◆ Short exercise ◆
Quote the listing below word for word, stopping after the line that contains "RED_CHEEK = math.radians(262)".

==== Source excerpt ====

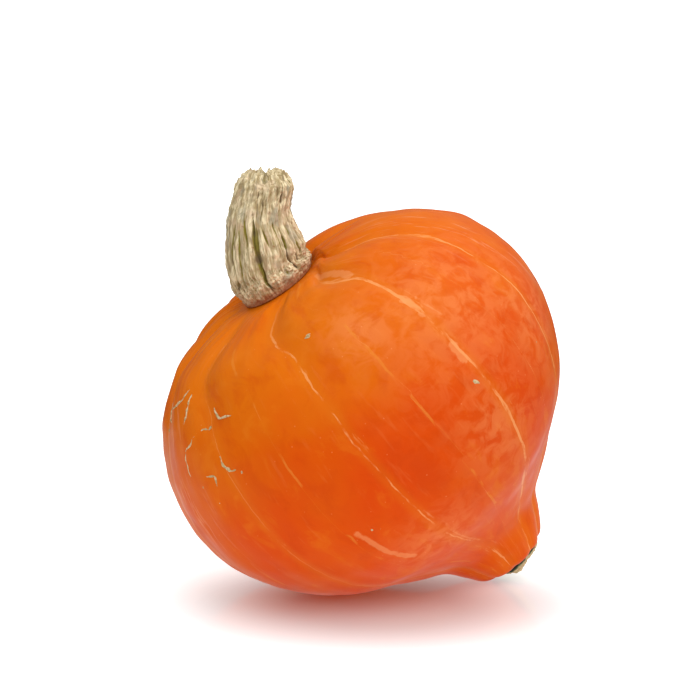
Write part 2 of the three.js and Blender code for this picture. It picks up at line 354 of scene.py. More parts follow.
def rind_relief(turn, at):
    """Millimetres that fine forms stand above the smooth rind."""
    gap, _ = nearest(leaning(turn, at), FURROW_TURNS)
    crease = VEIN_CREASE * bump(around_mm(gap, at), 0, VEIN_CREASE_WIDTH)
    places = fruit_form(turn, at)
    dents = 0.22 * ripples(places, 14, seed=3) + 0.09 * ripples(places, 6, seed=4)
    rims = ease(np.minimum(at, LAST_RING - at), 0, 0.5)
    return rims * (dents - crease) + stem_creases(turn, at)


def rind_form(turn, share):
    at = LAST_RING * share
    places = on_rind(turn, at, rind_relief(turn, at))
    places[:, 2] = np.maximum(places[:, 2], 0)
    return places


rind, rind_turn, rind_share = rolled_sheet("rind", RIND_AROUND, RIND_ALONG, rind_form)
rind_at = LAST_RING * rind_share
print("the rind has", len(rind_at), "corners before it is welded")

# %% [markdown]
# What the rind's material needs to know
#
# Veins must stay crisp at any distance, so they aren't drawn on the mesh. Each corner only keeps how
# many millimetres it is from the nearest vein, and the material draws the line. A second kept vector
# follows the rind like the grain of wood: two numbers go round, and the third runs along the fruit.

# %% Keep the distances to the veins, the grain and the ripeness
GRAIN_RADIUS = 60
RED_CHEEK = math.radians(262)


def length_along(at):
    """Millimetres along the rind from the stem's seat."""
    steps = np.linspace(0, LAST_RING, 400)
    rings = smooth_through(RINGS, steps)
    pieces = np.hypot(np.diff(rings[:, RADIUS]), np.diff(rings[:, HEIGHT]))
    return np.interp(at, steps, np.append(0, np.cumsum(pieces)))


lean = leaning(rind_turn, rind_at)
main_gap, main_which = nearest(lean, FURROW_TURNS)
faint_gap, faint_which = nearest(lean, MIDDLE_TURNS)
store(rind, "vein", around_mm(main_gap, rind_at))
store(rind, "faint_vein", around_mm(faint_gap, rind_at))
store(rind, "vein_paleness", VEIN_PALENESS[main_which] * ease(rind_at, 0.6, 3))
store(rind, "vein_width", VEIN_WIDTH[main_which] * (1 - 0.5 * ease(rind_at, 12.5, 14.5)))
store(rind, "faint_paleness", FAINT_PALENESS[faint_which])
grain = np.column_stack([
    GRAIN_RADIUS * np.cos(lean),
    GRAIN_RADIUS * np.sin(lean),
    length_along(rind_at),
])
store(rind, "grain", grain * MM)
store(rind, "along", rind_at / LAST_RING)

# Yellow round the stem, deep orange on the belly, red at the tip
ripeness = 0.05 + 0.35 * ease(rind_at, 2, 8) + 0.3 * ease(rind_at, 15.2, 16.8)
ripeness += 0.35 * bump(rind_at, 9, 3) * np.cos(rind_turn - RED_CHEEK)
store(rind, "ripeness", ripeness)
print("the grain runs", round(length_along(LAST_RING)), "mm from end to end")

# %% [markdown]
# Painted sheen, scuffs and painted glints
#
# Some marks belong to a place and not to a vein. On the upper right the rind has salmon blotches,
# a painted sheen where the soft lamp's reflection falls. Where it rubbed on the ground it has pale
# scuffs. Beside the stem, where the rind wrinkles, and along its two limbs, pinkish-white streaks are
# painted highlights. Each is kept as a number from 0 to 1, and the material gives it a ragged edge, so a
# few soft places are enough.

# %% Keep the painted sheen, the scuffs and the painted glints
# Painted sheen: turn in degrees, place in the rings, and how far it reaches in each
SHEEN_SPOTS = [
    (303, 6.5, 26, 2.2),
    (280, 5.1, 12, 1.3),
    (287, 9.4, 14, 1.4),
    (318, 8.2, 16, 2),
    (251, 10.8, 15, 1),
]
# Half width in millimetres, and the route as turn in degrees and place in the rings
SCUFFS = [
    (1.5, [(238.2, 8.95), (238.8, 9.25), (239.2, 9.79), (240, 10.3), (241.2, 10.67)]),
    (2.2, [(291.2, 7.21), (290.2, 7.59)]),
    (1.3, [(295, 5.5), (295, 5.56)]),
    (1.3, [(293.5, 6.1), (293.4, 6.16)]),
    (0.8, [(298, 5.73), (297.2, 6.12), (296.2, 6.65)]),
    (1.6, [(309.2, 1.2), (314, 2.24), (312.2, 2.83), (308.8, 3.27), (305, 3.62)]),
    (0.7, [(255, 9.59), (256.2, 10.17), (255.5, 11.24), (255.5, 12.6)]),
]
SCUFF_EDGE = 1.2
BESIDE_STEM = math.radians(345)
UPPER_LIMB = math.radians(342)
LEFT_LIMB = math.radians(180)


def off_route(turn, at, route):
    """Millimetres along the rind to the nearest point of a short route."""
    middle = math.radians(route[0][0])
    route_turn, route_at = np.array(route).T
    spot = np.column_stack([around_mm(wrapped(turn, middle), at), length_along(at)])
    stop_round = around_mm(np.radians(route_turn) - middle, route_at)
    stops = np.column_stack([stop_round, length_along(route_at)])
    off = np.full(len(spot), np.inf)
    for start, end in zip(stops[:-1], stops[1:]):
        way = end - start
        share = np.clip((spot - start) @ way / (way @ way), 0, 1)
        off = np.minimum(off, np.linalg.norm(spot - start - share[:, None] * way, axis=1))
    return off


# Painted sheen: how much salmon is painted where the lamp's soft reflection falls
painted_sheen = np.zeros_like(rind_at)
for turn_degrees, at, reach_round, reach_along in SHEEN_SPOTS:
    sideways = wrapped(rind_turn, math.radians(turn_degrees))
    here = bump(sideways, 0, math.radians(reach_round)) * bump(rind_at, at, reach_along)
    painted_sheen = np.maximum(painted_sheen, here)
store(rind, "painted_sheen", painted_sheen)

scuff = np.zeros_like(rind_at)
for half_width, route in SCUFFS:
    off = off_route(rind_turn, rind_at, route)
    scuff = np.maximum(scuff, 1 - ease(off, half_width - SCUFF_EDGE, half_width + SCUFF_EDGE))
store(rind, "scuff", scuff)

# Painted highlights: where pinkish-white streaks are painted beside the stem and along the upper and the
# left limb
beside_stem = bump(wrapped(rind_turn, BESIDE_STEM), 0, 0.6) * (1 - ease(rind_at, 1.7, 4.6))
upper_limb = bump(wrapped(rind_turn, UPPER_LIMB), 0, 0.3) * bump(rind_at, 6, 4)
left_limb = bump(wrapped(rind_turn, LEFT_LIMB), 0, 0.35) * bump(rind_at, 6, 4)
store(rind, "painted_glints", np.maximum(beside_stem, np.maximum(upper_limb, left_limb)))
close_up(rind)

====

◆ The output ◆
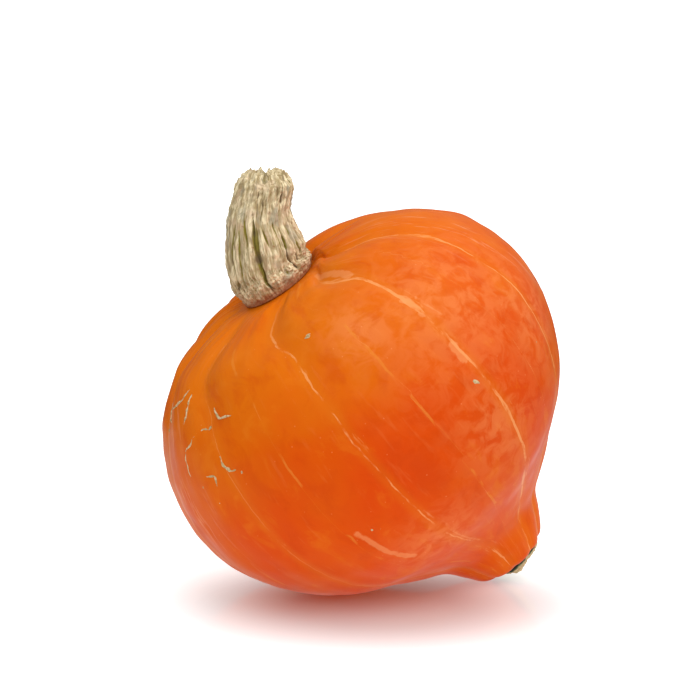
Write part 2 of the three.js and Blender code for this picture. It picks up at line 354 of scene.py. More parts follow.
def rind_relief(turn, at):
    """Millimetres that fine forms stand above the smooth rind."""
    gap, _ = nearest(leaning(turn, at), FURROW_TURNS)
    crease = VEIN_CREASE * bump(around_mm(gap, at), 0, VEIN_CREASE_WIDTH)
    places = fruit_form(turn, at)
    dents = 0.22 * ripples(places, 14, seed=3) + 0.09 * ripples(places, 6, seed=4)
    rims = ease(np.minimum(at, LAST_RING - at), 0, 0.5)
    return rims * (dents - crease) + stem_creases(turn, at)


def rind_form(turn, share):
    at = LAST_RING * share
    places = on_rind(turn, at, rind_relief(turn, at))
    places[:, 2] = np.maximum(places[:, 2], 0)
    return places


rind, rind_turn, rind_share = rolled_sheet("rind", RIND_AROUND, RIND_ALONG, rind_form)
rind_at = LAST_RING * rind_share
print("the rind has", len(rind_at), "corners before it is welded")

# %% [markdown]
# What the rind's material needs to know
#
# Veins must stay crisp at any distance, so they aren't drawn on the mesh. Each corner only keeps how
# many millimetres it is from the nearest vein, and the material draws the line. A second kept vector
# follows the rind like the grain of wood: two numbers go round, and the third runs along the fruit.

# %% Keep the distances to the veins, the grain and the ripeness
GRAIN_RADIUS = 60
RED_CHEEK = math.radians(262)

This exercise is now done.